Unattach from Attachment

Xperience Growthblogposts

It’s just as dangerous to be attached to achieving a goal as it is to be fearful that it won’t come true.

I’ll admit, this is a tricky one. 

Avoiding the fear around failure makes total sense. Fear can cripple us and make it difficult, if not impossible, to achieve our goals. Intuitively we get that.

How, then, is being attached to a goal, even striving for it, equally as harmful as the crippling fear?

When we become too attached to an outcome we want, we become fixated on it. It puts our focus on the future and not in the present. Tension persists because we don’t currently have the thing we want. Attachments lead to feelings of anxiety because we want to control someone that is currently uncontrollable – our future.

A foundational tenant in Mindfulness-Based Stress Relief (MBSR) is non-striving. It suggests getting your goals will happen naturally and more successfully if you allow the process to unfold.

To achievers this comes across as passive or way too lackadaisical. The “Type A” personalities want to make things happen; non-striving can come across as the opposite of what it takes AND what we want to do.

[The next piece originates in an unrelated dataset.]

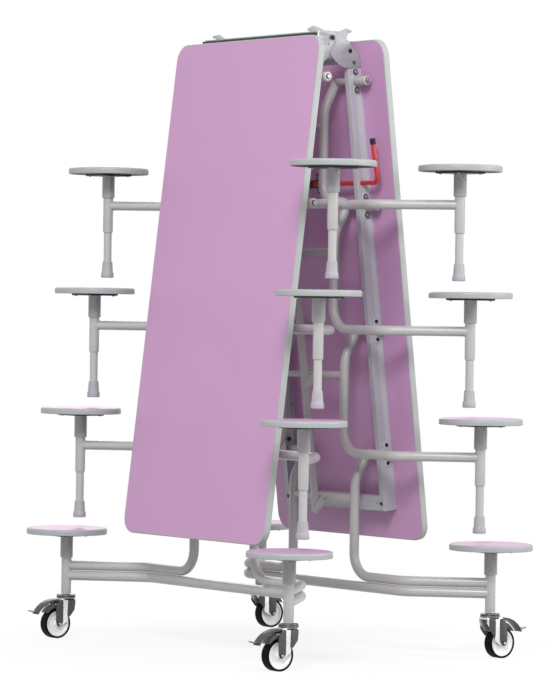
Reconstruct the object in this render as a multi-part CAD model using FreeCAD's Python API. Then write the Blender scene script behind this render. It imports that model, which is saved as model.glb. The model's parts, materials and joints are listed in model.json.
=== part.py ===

All too often, I put this theory to the test walking out the door to drive somewhere. We’ll be in a rush getting the kids wrangled in the car. Inevitably, we’re running late. I realized that I don’t have the keys, or my wallet, or my phone. I don’t know where they are.

Naturally, stress kicks in. My sole focus in the world is wanting that missing item so we can get wherever we’re going without running too far behind. I do that mad dash though the house frantically looking. The harder I look, the less it feels like I know where to look. I finally find myself on the 4th or 5th round through the house not even really looking, just moving from room-to-room. I’m so attached to the outcome of having my keys that my mind is practically shutting down.

About that time, my mind gave in. I stop trying so hard and I allow myself to breathe. I calm down knowing that finding the keys is out of my control, because had they been sitting in plain sight, I would have seen them.

I’m sure you feel this too. We’ve all been there. The most interesting thing, though, is not too long after I come down from the stress, I recall that the keys are in the pocket of the pants I wore a couple days ago. Like magic, the keys are there.

Our goal should be to stay in the present. The here & now is where we can take action. The present is where we can make changes. The only thing truly real is this very moment.

You might be thinking, sounds great if I’m a zen master. However, chances are that you’re a go-getter who cares deeply about your goals.

Chris Suarez, my partner Xperience Growth Coaching, says this: Be patient with your results; be impatient with your activity.

Work super hard. Work smart. Work on purpose. Let the results take care of themselves. Through that approach, the wins and losses become lessons that you can use in the present to make adjustments in your actions.

The present is a powerful place to be. We can come back to the present when we detach from our attachments.

Life feels more fluid, you make better & more creative decisions, you’re more joyful AND you actually hit the goals when you finally let go of the attachment.